Perhaps not. From an economic point of view, Doosan’s acquisition of Škoda Power was a lucky break for the Czech firm. With a global and competitive owner, the Plzen-based firm and its 1000 employees will become less dependent upon the goodwill of the Czech state as majority shareholder of ČEZ. Škoda Power under Doosan may miss the low-hanging fruit that its key client might have offered it in the past, for whatever reason, and it may grow less fast with lower margins. But it is likely to become a more competitive and innovative business in the long run.
Josef Schumpeter famously described capitalism as “the perennial gale of creative destruction,” explaining how modern economies evolve, in spite of the best efforts of politicians to preserve the status quo and protect companies from real competition and economic realities. Over time, the effect of bribery legislation such as the UK Bribery Act 2010 is to accelerate the demise of companies and industries, such as the nuclear power industry, that are able to postpone their eventual collapse through what economists call 'Rent-Seeking', (and the rest of us would call 'Daylight Robbery'), the winning of economic privileges granted by the state to private interests.

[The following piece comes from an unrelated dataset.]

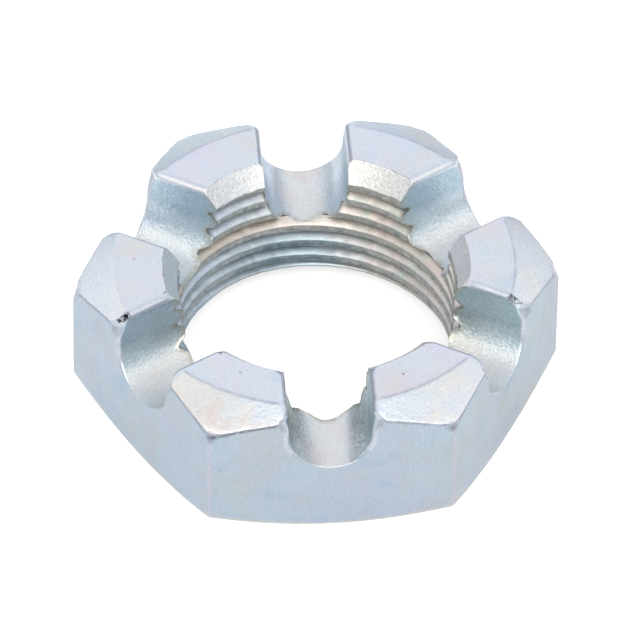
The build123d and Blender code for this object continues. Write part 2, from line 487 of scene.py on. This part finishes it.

Public monopolies like ČEZ may be turned into private monopolies with the blessing of the state. But this scale of rent-seeking, which increases prices, hampers innovation, and in the case of ČEZ, enfeebles the democratic foundations of the state itself, is self-defeating.
None, not even national energy champions enjoying the full and determined protection of the state, can escape Schumpeter's gale for long.